You have people saying “they’re taking our jobs.” The things that are often said, I don’t know if people mean them in their heart. But it’s on the tip of their tongue. And it will all be used against all of us to conquer and divide America.
D.C. is going to suffer under this. We’re a sanctuary city and we have a president down the street who doesn’t like sanctuaries. What do you think he’s going to do to us?
When my father worked for the city, he opened up job training programs and medical clinics to immigrants and helped them get hired in real jobs. The first one he opened was at Columbia and Calvert. People were angry. But now we’re approaching a point where we could backslide. And that’s dangerous.
Out west you see all sorts of opinions on this issue. Some folks leave blankets, water, tents, med kits, etc., in the area where people regularly cross the border illegally.

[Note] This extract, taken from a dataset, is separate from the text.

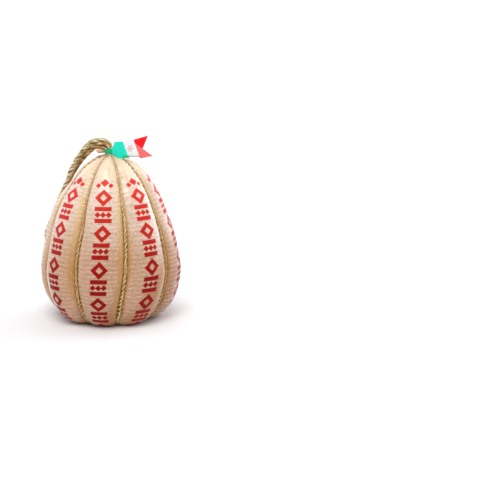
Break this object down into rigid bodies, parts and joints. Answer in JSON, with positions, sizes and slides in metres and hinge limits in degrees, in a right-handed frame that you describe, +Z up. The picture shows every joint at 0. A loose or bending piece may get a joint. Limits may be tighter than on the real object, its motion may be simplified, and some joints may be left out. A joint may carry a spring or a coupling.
{
  "type": "provolone cheese",
  "caption": "Large pear-shaped ribbed provolone in a net of cords, with a rope loop for hanging, the net's cord ends and a small two-tailed pennant at the neck.",
  "frame": {"origin": "on the floor below the middle of the cheese", "axes": "+Z up from the base to the neck, -Y towards the front, where the pennant points to +X"},
  "size_m": [0.3104, 0.3115, 0.4111],
  "materials": {
    "rind": "satin",
    "net_cord": "matte",
    "rope": "matte",
    "card": "satin"
  },
  "bodies": {
    "root": {"cheese": "rind", "net_cord_1": "net_cord", "net_cord_2": "net_cord", "net_cord_3": "net_cord", "net_cord_4": "net_cord", "net_cord_5": "net_cord", "net_cord_6": "net_cord", "net_cord_7": "net_cord", "net_cord_8": "net_cord", "neck_tie": "net_cord", "cord_ends": "net_cord", "base_tie": "net_cord", "hanging_loop": "rope", "pennant": "card"}
  },
  "joints": []
}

Then you also have folks that shoot at those same people.
But when you put out a nationwide anti-sanctuary order, you are helping people who already have hate in their hearts to feel valid in their actions.
By criminalizing sanctuary cities, are we moving the same way that the end of Reconstruction went? Once Jim Crow became legal, it justified separate bathrooms, lack of opportunity, etc. And that wasn’t just Black folks. Mexicans who came across the Texas border and Native Americans also suffered immensely.
Hopefully we will not regress, but as John Lewis told us in his interview with Street Sense, we the people must not be silent. Of course, always adhering to nonviolence. But we need
leadership too. When people don’t have good leadership, anybody can end up in the White House.
I’m still seeing protest signs that were in the street last week up in people’s windows now. That’s a sign that we are still not settled, not at peace.
The inaugural stand and the fences surrounding it were up for far too long. To see that in front of the White House for six weeks after the inauguration — for our government to act with that kind of fear — it did not send a message of peace. It sent the message: “I’m in charge.” The only reason that stand hasn’t come down fast in past years was due to ice or snow, which we’re pretty short on this winter.
It was eerie. It was unsettling. It was fearful. It was anti-American. It wasn’t right. That has always been a clear, open, inviting area. It looked like some third world country that had just gone through a violent coup.
Angie Whitehurst is a vendor for Street Sense.